Business Income Manual

Miscellaneous income: particular sources: restraint of trade

S687-S689 Income Tax (Trading and Other Income) Act 2005, S979-S981 Corporation Tax Act 2009

A payment for agreeing not to do something may be chargeable as miscellaneous income under the sweep-up provisions.

The case of Higgs v Olivier [1952] 33TC136 relates to a payment made to Sir Laurence Olivier.

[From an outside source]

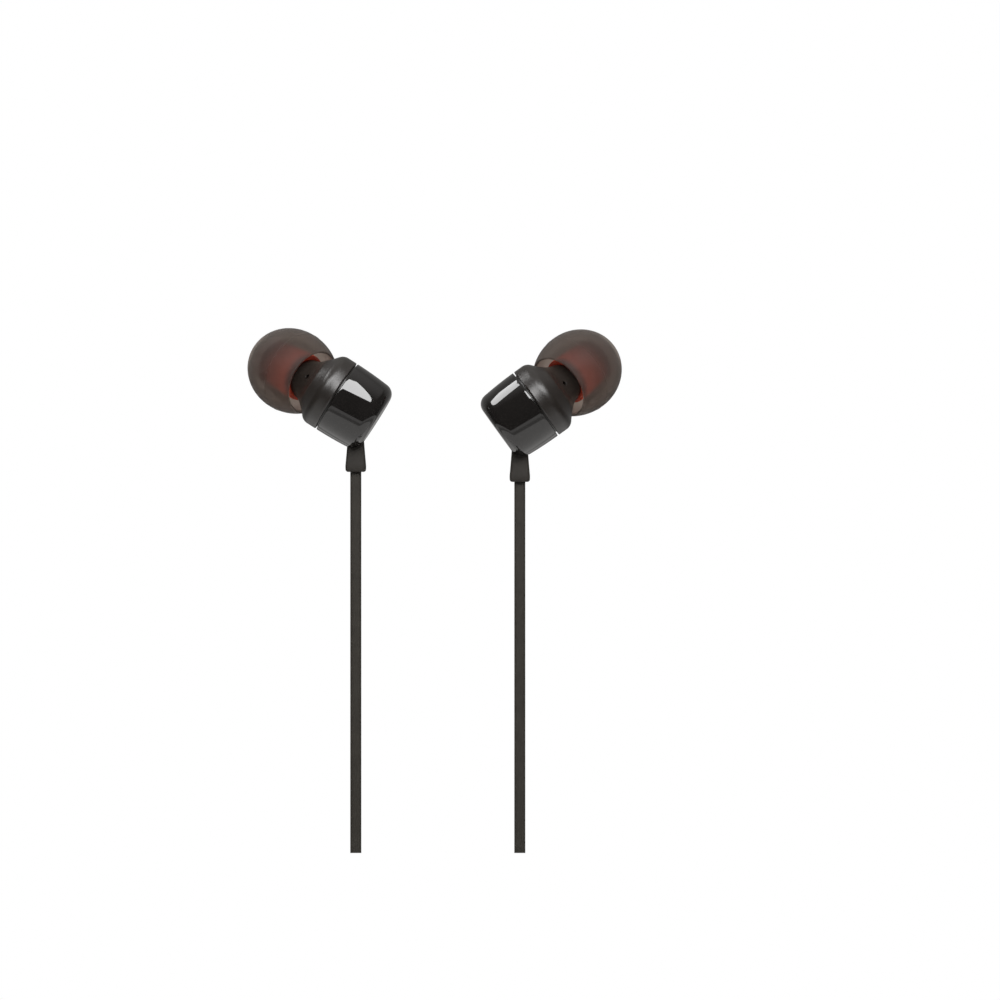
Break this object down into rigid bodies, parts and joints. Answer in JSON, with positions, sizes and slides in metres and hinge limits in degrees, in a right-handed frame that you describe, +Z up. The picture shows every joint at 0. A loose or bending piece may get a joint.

Following the making of the film of Henry V, Olivier agreed not to act in, produce or direct a film for any other person for a period of eighteen months in return for a payment of £15,000. This was held not to be taxable as income from his profession as an actor/director.

It was considered that a payment not to do something was not a trading receipt (see BIM35600), however the question of whether such a payment was taxable under the sweep-up provisions was not considered in this case.

Judicial comments in later cases have indicated that such payments are a payment for a service chargeable under the sweep-up provisions.

In Murray v ICI Ltd [1967] 44TC175, Cross J said at page 207:

‘The Crown made no alternative argument under [the sweep-up provisions] on the basis that the £15,000 was a payment for a service rendered by Sir Laurence Olivier at the request of the film company. Had it done so, then the question might well have arisen whether it was a casual profit of a revenue nature or a payment for parting with a capital asset: see the judgement of Rowlatt J. in Ryall v Hoare 8TC521. It may be - I say no more - that, had the claim been put that way, the Crown would have succeeded.’

The Court of Appeal approved Cross J’s judgment in full.